Sensitivity of chemical species to climatic changes in the last 45 kyr as revealed by high-resolution Dome C (East Antarctica) ice-core analysis 

Annals of Glaciology, Vol 39, p. 457-466, 2004 

Roberto Udisti, Silvia Becagli, Silvia Benassai and Rita Traversi
Department of Chemistry, University of Florence, Via della Lastruccia 3, I-50019 Sesto F.no (Florence), Italy
Martine DeAngelis
Laboratoire de Glaciologie et Géophysique de l'Environnement du CNRS, 54 rue Moliére, BP 96, 38402 Saint-Martin-d'Hères Cedex, France
Margareta E. Hansson
Department of Physical Geography and Quaternary Geology, Stockholm University, S-106 91 Stockholm, Sweden
Jean Jouzel
Laboratoire des Sciences du Climat et de l'Environnement, UMR CEA-CNRS, 91191 Gif-sur-Yvette, France
Jacob Schwander
Physics Institute, University of Bern, Sidlerstrasse 5, CH-3012 Bern, Switzerland
Jørgen P. Steffensen
Ice and Climate, The Niels Bohr Institute, Juliane Maries Vej 30, DK-2100 Copenhagen, Denmark
Eric Wolff
British Antarctic Survey, Natural Environment Research Council, Madingley Road, Cambridge CB3 0ET, UK

ABSTRACT.
To assess the cause/effect relationship between climatic and environmental changes, we report high-resolution chemical profiles of the Dome C ice core (788m, 45kyr), drilled in the framework of the European Project for Ice Coring in Antarctica (EPICA).

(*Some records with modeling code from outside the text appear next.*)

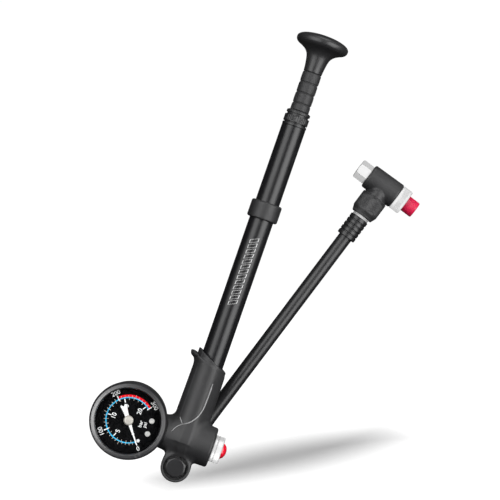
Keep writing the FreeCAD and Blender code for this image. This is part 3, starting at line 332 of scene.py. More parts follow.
MATERIALS = {
    "black_plastic": moulded("moulded_black_plastic", (0.020, 0.020, 0.021), 0.5),
    "black_rubber": moulded("soft_black_rubber", (0.018, 0.018, 0.019), 0.55, grain=1300, sheen=0.06),
    "black_anodised": drawn_tube("anodised_tube", (0.006, 0.006, 0.007), 0.33),
    "black_metal": coated_metal("satin_black_metal", (0.014, 0.014, 0.015), 0.34),
    "hose_rubber": extruded_rubber("hose_cover", (0.014, 0.014, 0.015), 0.36),
    "chrome": plated("bright_plate", (0.95, 0.95, 0.95), 0.14),
    "steel": plated("turned_steel", (0.62, 0.62, 0.63), 0.3),
    "brass": plated("turned_brass", COLOUR_OF["brass"], 0.26),
    "red_plastic": gloss_moulding("gloss_red", (0.78, 0.008, 0.03), 0.16),
    "lens_clear": clear_lens("polished_lens"),
    "dial_black": enamel("dial_black_print", (0.0025, 0.0025, 0.003), 0.7, gloss=0.05),
    "pointer_white": enamel("pointer_enamel", (0.9, 0.9, 0.9), 0.5),
    "nylon": moulded("natural_nylon", (0.78, 0.77, 0.72), 0.45, wear=0.0),
}
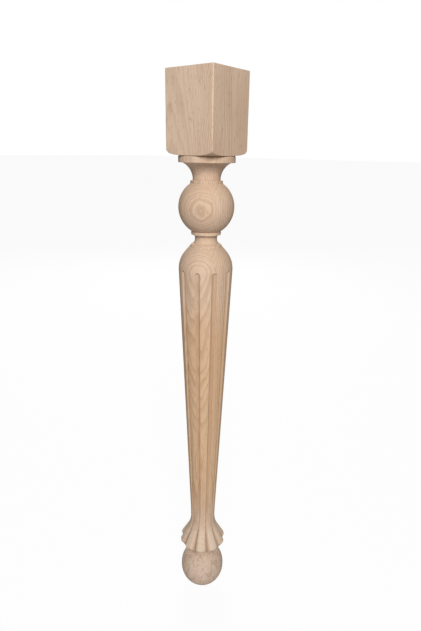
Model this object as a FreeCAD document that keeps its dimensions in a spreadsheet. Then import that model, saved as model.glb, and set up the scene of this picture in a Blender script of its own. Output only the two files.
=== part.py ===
"""Turned and carved table leg, one piece of solid wood.

The leg is made the way a turner and a carver make it. A square blank is padded
to its full length, everything below the block is turned away round the axis,
ten flutes are run down the tapering shaft, and the flared cuff above the ball
foot is carved into ten petals where those flutes end.

Frame: millimetres, +Z up, origin on the axis at the bottom of the ball foot,
block faces square to X and Y.
"""
import FreeCAD, Part
import math
import os

from FreeCAD import Placement, Rotation, Vector
import Sketcher

# Driving dimensions that stand alone
SIZES = {
    "blank_side": 70.0,
    "leg_length": 750.0,
    "arris_radius": 1.2,
    "swing_radius": 60.0,
    "foot_clearance": 2.0,
    "foot_ball_radius": 32.7,
    "ball_radius": 34.9,
    "flute_count": 10.0,
    "flute_angle": 3.0,
    "flute_head_radius": 3.84,
    "flute_head_floor": 32.3,
    "flute_head_up": 514.7,
    "flute_foot_radius": 2.2,
    "flute_foot_floor": 16.85,
    "flute_foot_up": 143.0,
    "petal_curve": 13.0,
    "mouth_rise": 0.4,
}

# Balls turned round a centre on the axis: the station where the ball's run of
# the outline starts, the size that sets its radius, the height of its centre.
BALLS = {
    "foot_flat": ("foot_ball_radius", 32.14),
    "foot_band": ("foot_ball_radius", 35.14),
    "shaft_head": ("ball_radius", 517.0),
    "ball_foot": ("ball_radius", 595.3),
}


def on_ball(run, height):
    """Radius from the axis, at a height, of the ball that a run belongs to."""
    size, centre = BALLS[run]
    return math.sqrt(SIZES[size] ** 2 - (height - centre) ** 2)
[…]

Snow-concentration and depositional-flux changes during the last deglaciation were compared with climatic changes, derived by δD profile. Concentration and temperature profiles showed an anticorrelation, driven by changes in source intensity and transport efficiency of the atmospheric aerosol and by snow accumulation-rate variations. The flux calculation allowed correction for accumulation rate. While sulphate and ammonium fluxes are quite constant, Na+, Mg2+ and Ca2+ underwent the greatest changes, showing fluxes respectively about two, three and six times lower in the Holocene than in the Last Glacial Maximum. Chloride, nitrate and methanesulphonic acid (MSA) also exhibited large changes, but their persistence depends on depositional and post-depositional egffects. The comparison between concentrations and δD profiles revealed leads and lags between chemical and temperature trends: Ca2+ and nitrate preceded by about 300 years the δD increase at the deglaciation onset, while MSA showed a 400 year delay. Generally, all components reached low Holocene values in the first deglaciation step (18.0-14.0 kyr BP), but Na+, Mg2+ and nitrate show changes during the Antarctic Cold Reversal (14.012.5 kyr BP).